Miss Marianna Burgess, Supt. of Printing.
================================================
Do not hesitate to take the HELPER from the
Post Office for if you have not paid for it
some one else has. It is paid for in advance.
================================================
(page 2)
William Tivis, '90, in a letter renewing subscription, speaks
encouragingly to the Man-on-the-band-stand about the cheer that the
little paper carries to him each week.
Mrs. Tenie Wirth West, class '97, missed the HELPER, and in her letter
of renewal, said "I am well and happy, but whenever I think of Carlisle
and all my friends there, I get lonesome." Mrs. West lives at Poplar,
Montana. We are glad to be missed by her, but more glad that she is
well and happy.
---------------------------------
Our Band and school battalion assisted in the parade in honor of the
return of Company G, which was held Thursday night. The town papers
have this to say of the Indian School part:
Much favorable comment is heard on the marching of the Indian School
students. Their training in drilling shows excellent results. Major
Pratt was very kind to allow the band and students to participate, and
the thanks of the public are extended him.
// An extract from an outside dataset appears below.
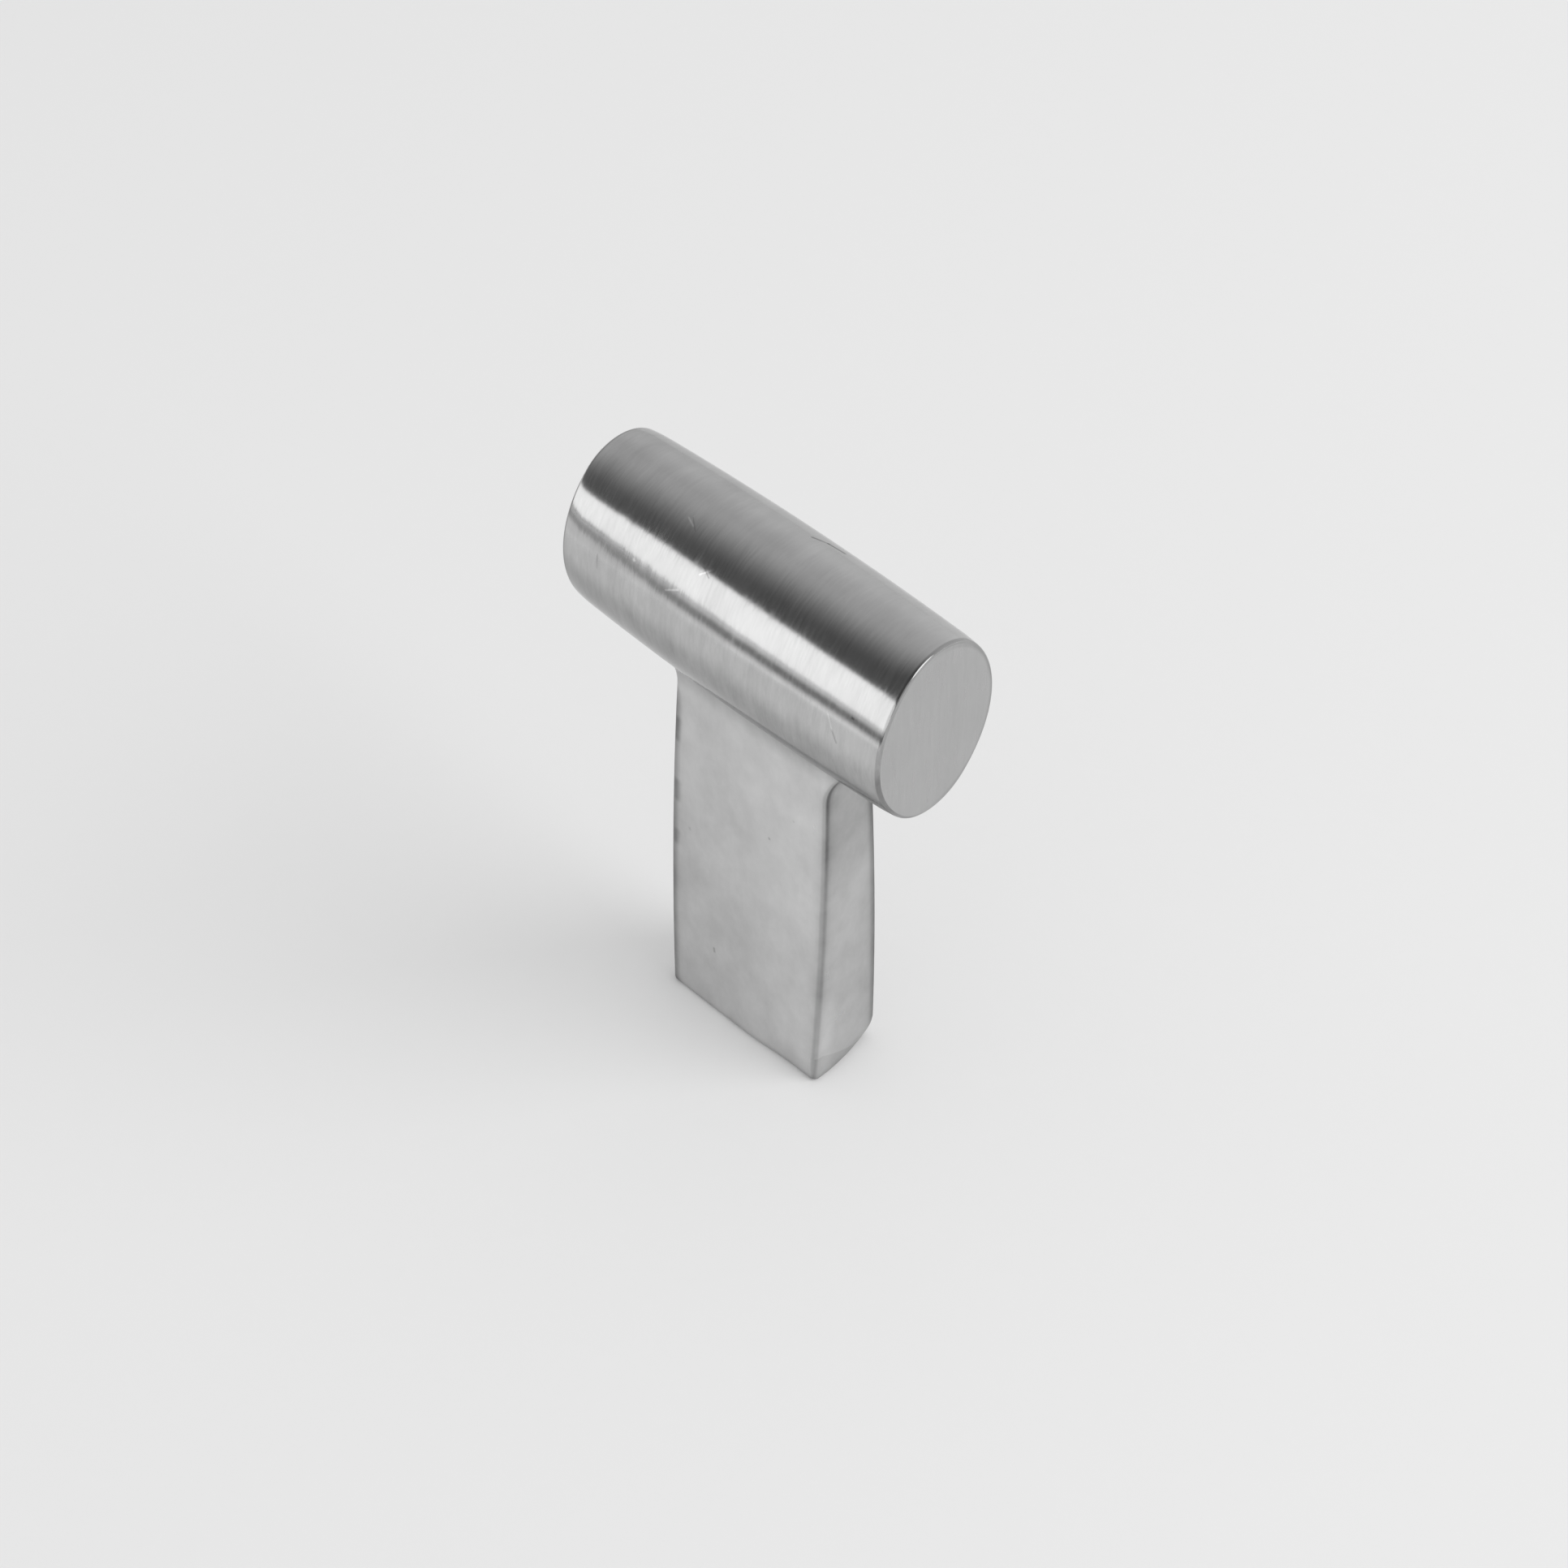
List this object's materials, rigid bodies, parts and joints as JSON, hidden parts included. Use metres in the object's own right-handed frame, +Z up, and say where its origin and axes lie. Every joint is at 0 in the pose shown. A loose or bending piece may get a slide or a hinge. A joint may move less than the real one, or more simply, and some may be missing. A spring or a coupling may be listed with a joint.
{
  "type": "t-shaped cabinet knob",
  "caption": "T-shaped cabinet knob in brushed metal: a crowned oval bar on a flat tapering stem with a tapped hole in its foot.",
  "frame": {"origin": "middle of the foot's face, where the knob meets the cabinet front", "axes": "+Z up the stem, away from the cabinet front; +X along the bar"},
  "size_m": [0.032, 0.0126, 0.0512],
  "materials": {
    "brushed_metal": "satin, brushed round the bar and across its end faces, softly polished on the stem"
  },
  "bodies": {
    "root": {"knob": "brushed_metal"}
  },
  "joints": []
}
The Indian Band won new
laurels. -[The Evening Sentinel.
The Indian Band then played the "Star Spangled Banner" in find style
and hats were removed respectfully by the soldiers. -[The Herald.
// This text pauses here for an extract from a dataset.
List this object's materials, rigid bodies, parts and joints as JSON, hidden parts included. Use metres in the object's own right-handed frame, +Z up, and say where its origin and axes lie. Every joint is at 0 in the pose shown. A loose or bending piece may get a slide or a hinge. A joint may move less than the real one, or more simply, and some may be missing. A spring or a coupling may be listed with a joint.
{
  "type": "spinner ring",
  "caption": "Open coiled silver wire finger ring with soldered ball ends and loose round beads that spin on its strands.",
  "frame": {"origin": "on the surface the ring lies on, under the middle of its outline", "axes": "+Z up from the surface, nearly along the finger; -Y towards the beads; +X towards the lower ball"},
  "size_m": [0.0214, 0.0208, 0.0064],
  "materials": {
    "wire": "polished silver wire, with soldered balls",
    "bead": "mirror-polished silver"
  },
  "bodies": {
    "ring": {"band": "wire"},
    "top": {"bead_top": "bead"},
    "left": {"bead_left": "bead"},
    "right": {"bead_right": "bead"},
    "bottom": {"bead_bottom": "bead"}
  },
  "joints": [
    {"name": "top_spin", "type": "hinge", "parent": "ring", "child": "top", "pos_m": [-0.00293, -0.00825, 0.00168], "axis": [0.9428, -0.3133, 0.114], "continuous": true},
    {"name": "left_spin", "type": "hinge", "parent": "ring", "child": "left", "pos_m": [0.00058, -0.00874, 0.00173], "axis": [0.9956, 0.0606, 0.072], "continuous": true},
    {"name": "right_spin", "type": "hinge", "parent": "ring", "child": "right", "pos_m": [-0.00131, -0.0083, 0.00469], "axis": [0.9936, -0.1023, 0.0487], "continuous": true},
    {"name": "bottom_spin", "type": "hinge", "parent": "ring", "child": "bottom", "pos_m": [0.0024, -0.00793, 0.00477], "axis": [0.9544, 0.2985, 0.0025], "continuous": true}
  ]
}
Judge Henderson, in his able remarks at the Armory said:
"The Red Man has borne for years cruel injustice at the hands of the
white man, but today he stands before us in the full stature of
manhood." [Applause].
----------------------------
Joseph Blackbear '98, has been appointed assistant disciplinarian at
the Chilocco Indian School; Oklahoma. Mr. Blackbear has served long and
faithfully under Disciplinarian Thompson, and is well prepared for his
duties. What is Carlisle's loss will be Chilocco's gain, and while
Carlisle is loth to give up her faithful workers yet her principles are
and ever have been that when opportunity offers her students for larger
and higher responsibilities no inducements shall be thrown out to hold
them here. Mr. Blackbear has the best wishes of a host of friends at
Carlisle.
Thirteen or fourteen colored loafers on the street corner last
Saturday furnished a text for Major Pratts talk in the evening. The
loud laugh that comes from a company of idlers standing on the corner -
a laugh that means coarseness shows the character of persons who
assemble in such places. The Major alluded to the condition of the
colored people of the South, and showed how their growth and development
depends upon their own exertion. Their degraded state is due largely to
their own actions. We should conduct our selves in a quiet, gentle
way. He would not go to a corner where there were men loafing to get a
young man for business. There is a breeding of discontent among
loafers. It matters not how industrious they have been for a whole
week, such idleness for a short time is enough to condemn them. They
made the basis upon which to judge their character. Their conduct was
against the good order of the town, and they were entitled to
consideration in the town in accordance with their acts on the street
corner.
The Major was glad to see our own boys and girls moving along the
streets as though on business bent. He would have our young people
always walk as though they had an intelligent purpose to accomplish, and
go in a quiet, orderly way.
William Denomie, '94, answers a farm matron's charge of a few weeks
back: "I have just read the item referring to the exceptions taken by a
farm mother to my remark about seeing something of the world before
tying self to a wife. I think my proposition is perfectly clear. I
certainly meant just what I said, and I shall stick to it. I did not
mean to cast any discredit on the fair sex, and I trust that no one has
taken my remark in that spirit. I expect to get married some day, and
when the time comes to "propose," my friends need not worry about my
nerve failing me. I don't like that hitching-post comparison.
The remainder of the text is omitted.